** BEGIN Items **

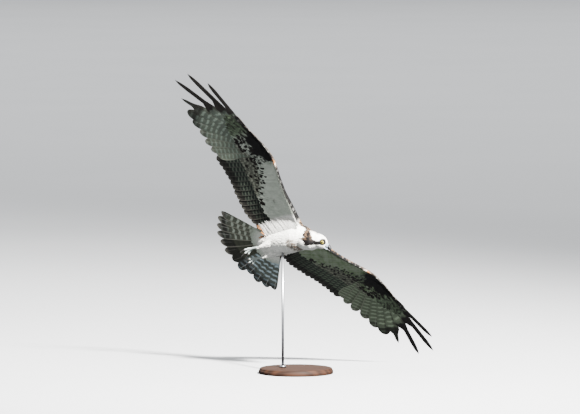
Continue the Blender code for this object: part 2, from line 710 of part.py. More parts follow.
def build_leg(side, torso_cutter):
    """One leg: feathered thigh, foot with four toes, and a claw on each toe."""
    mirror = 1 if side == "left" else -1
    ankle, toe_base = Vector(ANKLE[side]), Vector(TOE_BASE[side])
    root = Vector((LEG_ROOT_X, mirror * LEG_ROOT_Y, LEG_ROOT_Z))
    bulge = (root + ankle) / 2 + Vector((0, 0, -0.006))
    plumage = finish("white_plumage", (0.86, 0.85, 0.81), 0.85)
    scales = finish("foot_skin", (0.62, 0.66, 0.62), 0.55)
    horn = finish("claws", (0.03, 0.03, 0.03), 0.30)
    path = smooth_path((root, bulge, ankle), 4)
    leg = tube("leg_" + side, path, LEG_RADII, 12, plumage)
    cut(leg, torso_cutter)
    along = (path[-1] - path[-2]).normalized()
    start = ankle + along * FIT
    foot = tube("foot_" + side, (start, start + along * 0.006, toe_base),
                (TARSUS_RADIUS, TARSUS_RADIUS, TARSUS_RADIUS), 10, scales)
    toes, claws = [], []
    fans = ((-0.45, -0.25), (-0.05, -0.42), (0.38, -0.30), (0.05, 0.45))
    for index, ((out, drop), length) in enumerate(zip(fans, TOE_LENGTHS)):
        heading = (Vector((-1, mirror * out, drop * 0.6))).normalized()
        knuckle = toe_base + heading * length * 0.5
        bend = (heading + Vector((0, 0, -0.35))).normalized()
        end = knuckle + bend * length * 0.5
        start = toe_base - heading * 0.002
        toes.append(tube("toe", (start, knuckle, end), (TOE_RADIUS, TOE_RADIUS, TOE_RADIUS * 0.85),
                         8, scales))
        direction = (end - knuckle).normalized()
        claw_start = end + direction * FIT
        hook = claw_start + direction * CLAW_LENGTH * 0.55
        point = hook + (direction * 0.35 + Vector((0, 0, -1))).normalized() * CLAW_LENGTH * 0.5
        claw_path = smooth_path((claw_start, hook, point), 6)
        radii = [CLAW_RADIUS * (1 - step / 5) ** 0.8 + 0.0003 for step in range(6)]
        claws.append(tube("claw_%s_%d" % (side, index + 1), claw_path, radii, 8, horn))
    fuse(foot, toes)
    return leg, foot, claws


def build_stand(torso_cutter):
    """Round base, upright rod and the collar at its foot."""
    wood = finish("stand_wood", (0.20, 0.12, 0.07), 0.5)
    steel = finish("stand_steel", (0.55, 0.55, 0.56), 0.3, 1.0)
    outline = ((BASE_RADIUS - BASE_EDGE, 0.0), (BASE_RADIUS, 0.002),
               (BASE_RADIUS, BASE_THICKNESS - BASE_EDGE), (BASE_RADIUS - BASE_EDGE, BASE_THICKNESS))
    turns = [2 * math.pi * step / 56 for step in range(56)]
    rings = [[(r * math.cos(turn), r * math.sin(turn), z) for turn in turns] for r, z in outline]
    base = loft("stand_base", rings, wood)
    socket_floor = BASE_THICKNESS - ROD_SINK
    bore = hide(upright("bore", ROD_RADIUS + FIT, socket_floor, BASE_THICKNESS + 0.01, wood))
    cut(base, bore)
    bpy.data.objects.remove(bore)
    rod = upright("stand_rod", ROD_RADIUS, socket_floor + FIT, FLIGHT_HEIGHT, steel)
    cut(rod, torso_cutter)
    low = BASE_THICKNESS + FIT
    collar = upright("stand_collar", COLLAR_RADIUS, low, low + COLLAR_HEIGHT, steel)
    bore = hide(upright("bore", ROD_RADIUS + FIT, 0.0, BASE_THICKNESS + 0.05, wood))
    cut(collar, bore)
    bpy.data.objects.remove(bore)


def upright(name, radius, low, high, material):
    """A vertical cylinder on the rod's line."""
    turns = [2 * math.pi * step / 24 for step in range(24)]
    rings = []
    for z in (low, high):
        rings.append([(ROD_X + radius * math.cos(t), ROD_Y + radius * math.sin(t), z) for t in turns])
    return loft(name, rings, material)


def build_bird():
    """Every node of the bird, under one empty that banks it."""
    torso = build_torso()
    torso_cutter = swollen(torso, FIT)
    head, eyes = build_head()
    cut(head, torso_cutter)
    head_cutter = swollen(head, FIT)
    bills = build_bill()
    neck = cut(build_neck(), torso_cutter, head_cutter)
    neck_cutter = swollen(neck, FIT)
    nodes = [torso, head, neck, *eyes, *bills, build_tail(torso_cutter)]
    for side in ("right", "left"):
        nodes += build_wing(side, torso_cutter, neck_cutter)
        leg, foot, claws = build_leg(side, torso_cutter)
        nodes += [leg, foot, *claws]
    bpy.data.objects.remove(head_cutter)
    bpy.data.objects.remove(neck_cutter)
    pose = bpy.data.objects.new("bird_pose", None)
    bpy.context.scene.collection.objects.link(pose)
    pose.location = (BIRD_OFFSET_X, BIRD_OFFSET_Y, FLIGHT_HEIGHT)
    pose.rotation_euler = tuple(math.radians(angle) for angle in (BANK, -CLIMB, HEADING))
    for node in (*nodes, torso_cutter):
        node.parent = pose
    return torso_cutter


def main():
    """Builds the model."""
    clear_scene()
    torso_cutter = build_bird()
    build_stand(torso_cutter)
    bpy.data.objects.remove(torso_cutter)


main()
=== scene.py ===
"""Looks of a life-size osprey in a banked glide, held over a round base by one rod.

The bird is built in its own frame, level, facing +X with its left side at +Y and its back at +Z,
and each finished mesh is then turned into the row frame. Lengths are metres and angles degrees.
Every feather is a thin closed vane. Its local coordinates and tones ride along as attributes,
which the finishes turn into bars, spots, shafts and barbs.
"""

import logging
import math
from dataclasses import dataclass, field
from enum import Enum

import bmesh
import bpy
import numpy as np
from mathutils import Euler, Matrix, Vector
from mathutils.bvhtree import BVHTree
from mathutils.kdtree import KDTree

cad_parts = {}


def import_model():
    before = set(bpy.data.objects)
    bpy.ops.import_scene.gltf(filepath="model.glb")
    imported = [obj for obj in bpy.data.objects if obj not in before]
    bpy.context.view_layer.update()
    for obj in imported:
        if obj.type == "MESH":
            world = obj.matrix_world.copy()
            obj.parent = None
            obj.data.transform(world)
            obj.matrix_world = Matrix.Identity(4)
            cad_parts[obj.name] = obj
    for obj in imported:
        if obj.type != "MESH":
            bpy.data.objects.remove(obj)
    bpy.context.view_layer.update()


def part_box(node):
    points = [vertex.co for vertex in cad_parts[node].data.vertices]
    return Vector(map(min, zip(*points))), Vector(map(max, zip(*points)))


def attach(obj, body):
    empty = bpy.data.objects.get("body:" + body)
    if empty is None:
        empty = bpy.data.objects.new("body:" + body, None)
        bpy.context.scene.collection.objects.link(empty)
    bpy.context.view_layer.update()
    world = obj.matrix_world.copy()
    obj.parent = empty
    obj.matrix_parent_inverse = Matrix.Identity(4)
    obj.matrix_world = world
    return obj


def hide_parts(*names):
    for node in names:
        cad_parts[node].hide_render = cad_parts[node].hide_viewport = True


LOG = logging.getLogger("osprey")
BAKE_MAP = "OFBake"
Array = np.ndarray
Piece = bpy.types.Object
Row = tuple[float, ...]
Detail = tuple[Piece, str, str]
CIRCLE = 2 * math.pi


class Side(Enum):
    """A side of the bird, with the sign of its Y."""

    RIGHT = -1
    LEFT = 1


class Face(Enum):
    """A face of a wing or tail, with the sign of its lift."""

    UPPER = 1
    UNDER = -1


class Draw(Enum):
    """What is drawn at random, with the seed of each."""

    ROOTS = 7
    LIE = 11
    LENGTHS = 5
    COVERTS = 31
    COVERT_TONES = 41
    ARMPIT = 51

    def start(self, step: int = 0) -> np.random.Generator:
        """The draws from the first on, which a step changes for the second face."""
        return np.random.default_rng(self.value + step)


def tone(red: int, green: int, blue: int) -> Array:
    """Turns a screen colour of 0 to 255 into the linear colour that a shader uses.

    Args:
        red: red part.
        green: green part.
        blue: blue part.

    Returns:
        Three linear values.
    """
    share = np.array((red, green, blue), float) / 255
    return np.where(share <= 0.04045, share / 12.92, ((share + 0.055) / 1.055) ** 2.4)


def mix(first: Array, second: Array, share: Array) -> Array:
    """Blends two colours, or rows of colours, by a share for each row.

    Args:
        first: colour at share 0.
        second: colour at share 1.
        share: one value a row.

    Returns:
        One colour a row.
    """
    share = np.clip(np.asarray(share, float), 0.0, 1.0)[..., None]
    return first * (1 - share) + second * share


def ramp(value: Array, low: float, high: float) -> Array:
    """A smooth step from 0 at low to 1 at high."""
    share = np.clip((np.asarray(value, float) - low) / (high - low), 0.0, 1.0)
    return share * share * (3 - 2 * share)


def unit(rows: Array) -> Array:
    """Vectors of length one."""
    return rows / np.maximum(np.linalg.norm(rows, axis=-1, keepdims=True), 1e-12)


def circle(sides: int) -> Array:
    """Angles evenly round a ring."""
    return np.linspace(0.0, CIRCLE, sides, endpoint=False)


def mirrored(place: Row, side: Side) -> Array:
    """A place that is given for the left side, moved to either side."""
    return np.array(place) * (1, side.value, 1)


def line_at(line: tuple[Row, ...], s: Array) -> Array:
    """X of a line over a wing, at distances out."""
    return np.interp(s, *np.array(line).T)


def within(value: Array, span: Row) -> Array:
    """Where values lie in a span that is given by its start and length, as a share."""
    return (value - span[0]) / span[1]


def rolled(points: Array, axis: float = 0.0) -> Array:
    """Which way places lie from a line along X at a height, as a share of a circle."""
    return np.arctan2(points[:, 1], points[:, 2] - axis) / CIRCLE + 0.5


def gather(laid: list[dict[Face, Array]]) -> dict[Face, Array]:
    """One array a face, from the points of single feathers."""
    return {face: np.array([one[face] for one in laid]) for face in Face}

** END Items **
** BEGIN Items **

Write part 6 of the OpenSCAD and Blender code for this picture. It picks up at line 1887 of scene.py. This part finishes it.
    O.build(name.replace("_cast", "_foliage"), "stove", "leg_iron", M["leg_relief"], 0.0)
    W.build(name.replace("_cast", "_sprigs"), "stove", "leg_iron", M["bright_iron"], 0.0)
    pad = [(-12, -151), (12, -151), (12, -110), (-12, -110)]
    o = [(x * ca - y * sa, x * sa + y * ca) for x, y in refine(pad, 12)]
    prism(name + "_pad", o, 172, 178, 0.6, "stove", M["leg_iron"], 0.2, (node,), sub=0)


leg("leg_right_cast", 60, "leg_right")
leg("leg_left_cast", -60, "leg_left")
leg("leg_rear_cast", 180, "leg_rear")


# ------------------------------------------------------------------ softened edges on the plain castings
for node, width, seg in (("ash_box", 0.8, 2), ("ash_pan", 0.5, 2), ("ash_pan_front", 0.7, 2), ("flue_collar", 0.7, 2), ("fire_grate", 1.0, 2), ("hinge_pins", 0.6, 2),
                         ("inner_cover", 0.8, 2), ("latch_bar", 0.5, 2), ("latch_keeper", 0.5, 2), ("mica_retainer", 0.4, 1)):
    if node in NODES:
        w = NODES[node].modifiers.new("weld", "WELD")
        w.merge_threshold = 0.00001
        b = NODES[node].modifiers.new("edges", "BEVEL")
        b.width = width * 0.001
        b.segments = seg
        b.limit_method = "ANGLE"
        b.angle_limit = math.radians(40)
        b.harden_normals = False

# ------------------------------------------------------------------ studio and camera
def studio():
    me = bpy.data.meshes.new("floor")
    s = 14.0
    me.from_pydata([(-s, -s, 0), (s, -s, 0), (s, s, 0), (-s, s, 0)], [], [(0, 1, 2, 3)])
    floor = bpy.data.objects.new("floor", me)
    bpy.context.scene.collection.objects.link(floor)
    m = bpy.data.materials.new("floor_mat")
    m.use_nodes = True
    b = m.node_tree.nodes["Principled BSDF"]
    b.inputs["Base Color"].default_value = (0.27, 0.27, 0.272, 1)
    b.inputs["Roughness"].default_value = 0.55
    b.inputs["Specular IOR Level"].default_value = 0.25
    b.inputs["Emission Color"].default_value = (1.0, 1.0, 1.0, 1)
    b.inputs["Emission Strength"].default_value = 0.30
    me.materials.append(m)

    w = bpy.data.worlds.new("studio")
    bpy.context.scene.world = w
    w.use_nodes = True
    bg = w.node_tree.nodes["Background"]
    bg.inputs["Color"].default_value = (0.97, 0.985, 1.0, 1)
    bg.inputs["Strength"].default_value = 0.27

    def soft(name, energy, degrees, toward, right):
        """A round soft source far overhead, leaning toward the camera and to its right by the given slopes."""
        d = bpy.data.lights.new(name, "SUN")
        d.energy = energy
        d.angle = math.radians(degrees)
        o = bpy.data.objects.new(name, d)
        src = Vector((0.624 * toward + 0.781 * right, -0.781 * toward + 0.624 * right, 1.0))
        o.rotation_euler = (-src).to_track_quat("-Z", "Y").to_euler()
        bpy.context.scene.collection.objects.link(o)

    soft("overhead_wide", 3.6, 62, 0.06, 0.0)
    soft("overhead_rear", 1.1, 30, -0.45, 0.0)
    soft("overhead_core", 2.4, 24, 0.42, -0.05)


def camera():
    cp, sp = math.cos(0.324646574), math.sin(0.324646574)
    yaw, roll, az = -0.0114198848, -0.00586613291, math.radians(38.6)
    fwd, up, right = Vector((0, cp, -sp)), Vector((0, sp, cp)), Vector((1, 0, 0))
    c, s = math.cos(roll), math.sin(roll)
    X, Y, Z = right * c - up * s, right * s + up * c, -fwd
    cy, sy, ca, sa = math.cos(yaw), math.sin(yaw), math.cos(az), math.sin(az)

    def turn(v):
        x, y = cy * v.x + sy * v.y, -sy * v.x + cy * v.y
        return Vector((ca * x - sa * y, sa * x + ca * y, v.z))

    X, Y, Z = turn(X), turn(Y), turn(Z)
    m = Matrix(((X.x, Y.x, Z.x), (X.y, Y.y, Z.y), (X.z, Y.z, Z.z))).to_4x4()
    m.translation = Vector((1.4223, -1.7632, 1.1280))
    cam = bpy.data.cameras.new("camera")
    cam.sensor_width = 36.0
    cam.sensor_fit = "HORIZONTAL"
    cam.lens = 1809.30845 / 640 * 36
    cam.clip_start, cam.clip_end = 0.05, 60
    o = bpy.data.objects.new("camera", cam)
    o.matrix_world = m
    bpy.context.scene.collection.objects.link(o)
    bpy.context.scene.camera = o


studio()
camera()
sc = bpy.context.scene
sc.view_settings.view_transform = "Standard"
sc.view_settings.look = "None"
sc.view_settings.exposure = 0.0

** END Items **

What you will do
Return, from the data, each line that has the word "points" in it.

Output for this task
    points = [vertex.co for vertex in cad_parts[node].data.vertices]
    return Vector(map(min, zip(*points))), Vector(map(max, zip(*points)))
def rolled(points: Array, axis: float = 0.0) -> Array:
    return np.arctan2(points[:, 1], points[:, 2] - axis) / CIRCLE + 0.5
    """One array a face, from the points of single feathers."""